Georgia has had a history of seeing shadows in mirrors–in fact, any reflective surface (I did wonder how she was able to use her phone before they took it away; perhaps very carefully). She has been diagnosed with OCD and anxiety. During her stay in the hospital, she begins to question her own soundness of mind, which makes for some interesting unreliable narrator possibilities. Naturally, her crippling fear of the shadows raises some dreadful promises and foreshadowing (no pun intended)– we know what will happen, just now how. She will have to face the shadows and stand on her own courage. The transformation from her debilitating fear to boldly doing what needs to be done was something I looked forward to watching unfold.

That’s the element that I identify this search for courage as the crux of the story’s theme: Finding one’s own courage even in the midst of terrifying circumstances, or perhaps even when one feels utterly alone. Because as the book approaches the climax, Georgia does find herself completely alone and still decides to keep going, for which I wholeheartedly applaud her.

However (ah, another one of those), I felt that her internal conflict was resolved far too long before the external conflict came to a head. This made for a climax that, though thrilling in a horror-movie kind of way, was rather flat, one-dimensional. It lacked the complexity of emotions and ideas to grapple with as she faced both her literal and figurative villains.


Which brings me to my final thought. While Georgia was indeed heroic by continuing on with unwavering courage despite confronting her life-long fear, what she starts in the climax, another character finishes in an act of complete self-sacrifice. In fact, Georgia makes very little personal sacrifices in pursuance of the story goal. This is easy to overlook because of how much she is suffering–much of what she valued had already been taken away by force. But undeserved misfortune is not character development, and it is not a demonstration of what the hero is willing to sacrifice to save others (with the exception, of course, of putting her life at risk). The character who did give everything, including their life, was the real hero.


While I can’t deny that the book succeeded in keeping my attention, given the plot and character elements discussed in my review, I give this book 2 stars.

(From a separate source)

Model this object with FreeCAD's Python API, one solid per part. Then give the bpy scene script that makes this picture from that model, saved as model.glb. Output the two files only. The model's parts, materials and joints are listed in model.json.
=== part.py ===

This book is good for readers who enjoy an easy read with a touch of darker elements and supernatural suspense. Older teens and adults are probably the best audience; younger teens should read with more caution, though all readers should be advised of the following content warnings:

There is some suggestive content, but nothing too explicit. There is one instance of the f-word near the beginning of the novel, and perhaps some minor language throughout but nothing else of that intensity that I can recall. Due to the setting of the mental health hospital and characters involved, there are some crude things that happen but nothing is described in explicit detail (one character’s antics seemed to be used to achieve some shock affect). There is an attempted/faked suicide, somewhat disturbing but not overly graphic in detail. Underage drinking and smoking, including an adult’s endorsement of these activities, are depicted, and the main character comes to the story already addicted to nicotine.


What are You reading?

If you’ve had the opportunity to read The Shadow Keepers, what are your thoughts? What other new releases for July and August are you eager to read? Tell me about it in the comments!

5 thoughts on “Book Review: The Shadow Keepers by Marisa Noelle

  1. I’m slightly disappointed by this. But oh well. Maybe I’ll read it anyway. Currently I’m working my way through five books: Poet X, Tiger’s Curse, Foxhole Court, Villager, and Night Circus. No I’m definitely not re-reading things instead of reading all my new unread books. That would be weird.